One of the reasons we ended up hiking a lot was, for one, the truck was old and very loaded down. Our goal was to try and keep the truck from breaking down and to do that we had to lighten its load so to speak. Aside from that, there was more danger for us if we stayed in the truck on the steep parts, so we were trying to keep the risk factor low. And personally, I found it much easier to walk anyway. Keep in mind the truck only moved at about 3-5 Miles per hour, and being on board during the rough parts was like riding a bucking bronco. So, like we kept saying, our goal was to "save the truck, save the truck!" in anyway we could. I should mention now that after about a week, the brakes and the battery on the truck started to fail, so we had even more reason not to stay on board. Instead we would be pushing, pulling and stopping the truck by hand on many occasions. Toward the end of the trip the steering started to go out, so we even had to turn the truck by hand. It makes me laugh just thinking about it, and we started to wonder, "Why did we bring the truck in the first place?" I'm amazed we made it as far as we did, but with a little technique, and a lot of help from Jehovah, our journey was a success.

- Can you follow the Road off in the background?

There is so much more to tell but this post is already getting very long. I will continue to add more of the experiences and pictures later, but I hope this has given you a better picture of what preaching is like here in the Interior of Guyana. Suffice it to say we were able to accomplish a lot, but there is still an incredible amount left to cover and very few locals here are able to go on these trips. So for any who are interested in joining the front lines of the preaching work, these trips are an excellent opportunity!

There are some difficulties to overcome but its not very often we have a chance to truly experience what Paul said at 1 Thessalonians 2:2. "We mustered up boldness … to speak to you the good news of God with a great deal of struggling". Isn't it true that when we have to struggle to serve Jehovah, then we really feel his blessing and we get true satisfaction and happiness? And the greater the struggle is, the greater our happiness is, and the more obvious Jehovah's blessing will be. But aside from the struggles I also came to appreciate Romans 1:15 more fully. Here Paul said he felt a "great eagerness to declare the good news". Great Eagerness? What is that? This was something I had never experienced until coming to Guyana, mostly because our message is not well received. Even if some do listen, they often are apathetic or indifferent. Where we live on the coast of Guyana people are often more open and willing to learn, but our message is still very familiar to most. But, preaching in these villages, few if anyone had even heard the name Jehovah before. Plus any church services they have consist primarily of singing songs! Yet as a people, they have a strong desire to learn and educate themselves, plus a true appreciation for the bible! If that isn't right-hearted, I don't know what is, and it really showed in their reactions. Almost every time we came to a house, the whole family would come out, sit down, and listen. When we would read them a scripture, they would come close and follow along in our bible, even reading it with us at times, out loud! And when we would offer them literature, they treated it like gold. Often they would grab it from our hands even, and they would always start reading it immediately. We even had to be careful not to give them the literature too soon, because we would quickly lose their attention! So for me, seeing how Incredibly Excited they were to learn about Jehovah and the Good News, quickly made me excited and eager to share it with them. This was a very new feeling for me, and now that I've felt it, I'm determined to seek new ways to stir up this excitement, both in myself and in others.

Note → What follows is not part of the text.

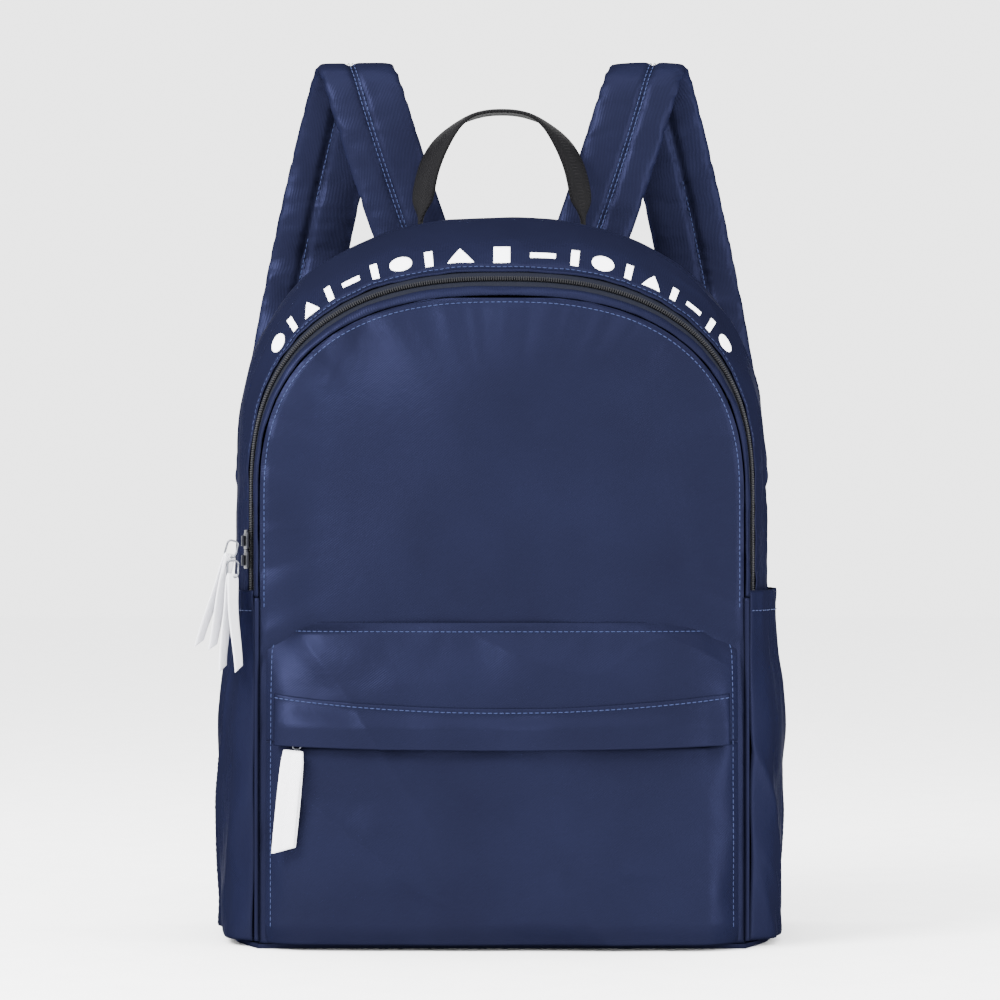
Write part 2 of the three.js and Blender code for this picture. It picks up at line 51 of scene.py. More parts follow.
# ---- Shape of the bag, the same seams as the CAD solids ----
SHOULDER_Z = 0.240
ARCH_POWER = 2.5
FRONT = {"foot": 0.130, "shoulder": 0.131, "top": 0.349, "y_foot": -0.068, "y_top": -0.044}
BACK = {"foot": 0.141, "shoulder": 0.138, "top": 0.388, "y_foot": 0.066, "y_top": 0.058}
SIDE_SHARE = 0.28
WALL_BULGE, TOP_BULGE = 0.0105, 0.0225
CROWN_POWER = 2.2
FRONT_CROWN = 0.012
ZIP_MIDDLE = 0.08  # share of the gusset's depth
HEM_Z, HEM_SEAM_Z = 0.187, 0.1795
POCKET_ZIP_Z = 0.1135
POCKET_HALF, POCKET_TOP = 0.126, 0.173
POCKET_LAYER, POCKET_DEPTH, POCKET_RISE = 0.0024, 0.014, 0.046
CLOTH = 0.0011


def smooth(x, low, high):
    t = np.clip((x - low) / (high - low), 0, 1)
    return t * t * (3 - 2 * t)


def mix(a, b, t):
    return a + (b - a) * t


def seam_y(seam, z):
    return mix(seam["y_foot"], seam["y_top"], z / seam["top"])


def half_width(seam, z):
    z = np.asarray(z, float)
    straight = mix(seam["foot"], seam["shoulder"], z / SHOULDER_Z)
    h = np.clip((z - SHOULDER_Z) / (seam["top"] - SHOULDER_Z), 0, 1)
    arch = seam["shoulder"] * (1 - h**ARCH_POWER) ** (1 / ARCH_POWER)
    return np.where(z <= SHOULDER_Z, straight, arch)


def seam_point(seam, t):
    """Point on a seam, from the left foot (0) over the arch to the right foot (1)."""
    t = np.asarray(t, float)
    side = np.where(t < 0.5, -1.0, 1.0)
    s = np.minimum(t, 1 - t)
    low_z = SHOULDER_Z * s / SIDE_SHARE
    angle = np.clip(math.pi / 2 * (s - SIDE_SHARE) / (0.5 - SIDE_SHARE), 0, math.pi / 2)
    arch_x = seam["shoulder"] * np.cos(angle) ** (2 / ARCH_POWER)
    arch_z = SHOULDER_Z + (seam["top"] - SHOULDER_Z) * np.sin(angle) ** (2 / ARCH_POWER)
    straight = s < SIDE_SHARE
    x = side * np.where(straight, half_width(seam, np.minimum(low_z, SHOULDER_Z)), arch_x)
    z = np.where(straight, low_z, arch_z)
    return np.stack([x, seam_y(seam, z), z], -1)


def gusset(t, v):
    """Gusset surface: t along the seams, v from the front seam (0) to the back seam (1)."""
    t, v = np.broadcast_arrays(np.asarray(t, float), np.asarray(v, float))

    def middle(s):
        return mix(seam_point(FRONT, s), seam_point(BACK, s), v[..., None])

    here = middle(t)
    step = 1e-3
    run = middle(np.minimum(t + step, 1)) - middle(np.maximum(t - step, 0))
    outward = np.stack([-run[..., 2], 0 * t, run[..., 0]], -1)
    outward /= np.linalg.norm(outward, axis=-1, keepdims=True)
    bulge = mix(WALL_BULGE, TOP_BULGE, smooth(here[..., 2], SHOULDER_Z, BACK["top"]))
    crown = 1 - np.abs(2 * v - 1) ** CROWN_POWER
    return here + outward * (bulge * crown)[..., None]


def side_t(z):
    return SIDE_SHARE * z / SHOULDER_Z


def front(x, z):
    """Plain front panel surface."""
    x, z = np.broadcast_arrays(np.asarray(x, float), np.asarray(z, float))
    u = np.clip(x / (half_width(FRONT, z) - 0.0006 + 1e-9), -1, 1)
    fade = 1 - np.clip((z - SHOULDER_Z) / (FRONT["top"] - SHOULDER_Z), 0, 1) ** 3
    swell = FRONT_CROWN * fade * (1 - u * u) * mix(0.55, 1, smooth(z, 0, 0.2))
    return np.stack([x, seam_y(FRONT, z) - swell, z], -1)


def pocket(x, z):
    """Plain front pocket surface."""
    x, z = np.broadcast_arrays(np.asarray(x, float), np.asarray(z, float))
    edge = 1 - np.abs(np.clip(x / (POCKET_HALF + 0.002), -1, 1)) ** 20
    drop = np.clip((POCKET_TOP - z) / POCKET_RISE, 0, 1)
    rise = np.sin(drop * math.pi / 2) * mix(0.75, 1, smooth(z, 0, 0.06))
    behind = front(x, z)
    behind[..., 1] -= POCKET_LAYER + POCKET_DEPTH * edge * rise
    return behind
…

- Its not every day you get to Cross a log in service!

So I hope and yearn that this experience and this blog will help others to seek out new ways to serve Jehovah. We are currently working on making a DVD about this trip, but it may be awhile before its finished. I know personally it was the 2007 DVD of the Rupinuni Trip that really excited me, so we hope to do the same for others!

Thank you for Reading! And keep up the good work!


  1. Oh my, what really, really wonderful experiences. It was well worth the wait for this latest installment of your adventures. You can't know how much I appreciate your talents of being able to share with us in such vivid detail. It is almost like being there with you.

    Yes, Jehovah is definitely helping you to reach people that are searching for truth and understanding. I am truly proud of all of you there. You are loved and missed here, but what you are accomplishing there is so fantastic and rewarding.

    Looking forward to your next post. Sending much love and many warm hugs,

  2. Wow what an incredible journey, and experience. The people there ar just hungering for spritual food. And how wonderful to see Jehovahs caring hand in watching over you, taking care of all your needs. We pray Jehovahs blessing will be with all you placed literature Look forward to hearing more.

  3. Michael, Im so proud of you!! :) and so happy that you have chosen to sacrifice so much for Jehovah, its a blessing to have you part of my family.

  4. Well Michael,

    I so enjoyed reading about your unique theocratic adventure! Thank you again and again for taking the time from your busy schedule to share it with us. I love reading it! It’s the next best thing to being there. We were talking about it in the car group the other day and those who didn't know how to get on to your blog now are busy trying to figure it out.

    The picture of Tom washing clothes in the river reminded me of my trip to Ghana where people wash clothes and bathe in the same river just like you did. Aren't you glad your mother and Jehovah taught you how to be adaptable?

    You know what. Each time I read your blog, I am reminded about how important it is for as many people as possible to hear the good news about God's Kingdom. Jehovah appreciates the sacrifices you make to do this work and so do those of us here at home. You and Lara and Tom and Michelle are such an inspiration for us here to keep going and you are continually in my thoughts and prayers.

    Be Well!
    Gwen Grice

  5. Dear Michael and Lara,
    Carole and I were fascinated by the account of your trip to Lethem. We tried to imagine the perspective of those folks who live so isolated but have visitors who come just to share the Good News. They must be deeply impressed, as we are. What a powerful demonstration of Psalm 110:3!
    All of us miss you, of course, but want to encourage you both to continue just what you are doing. Five hundred years into the New World, you will not possibly look back and say, "If only we had..."
    We know Jehovah will continue to bless you richly, as you have already seen.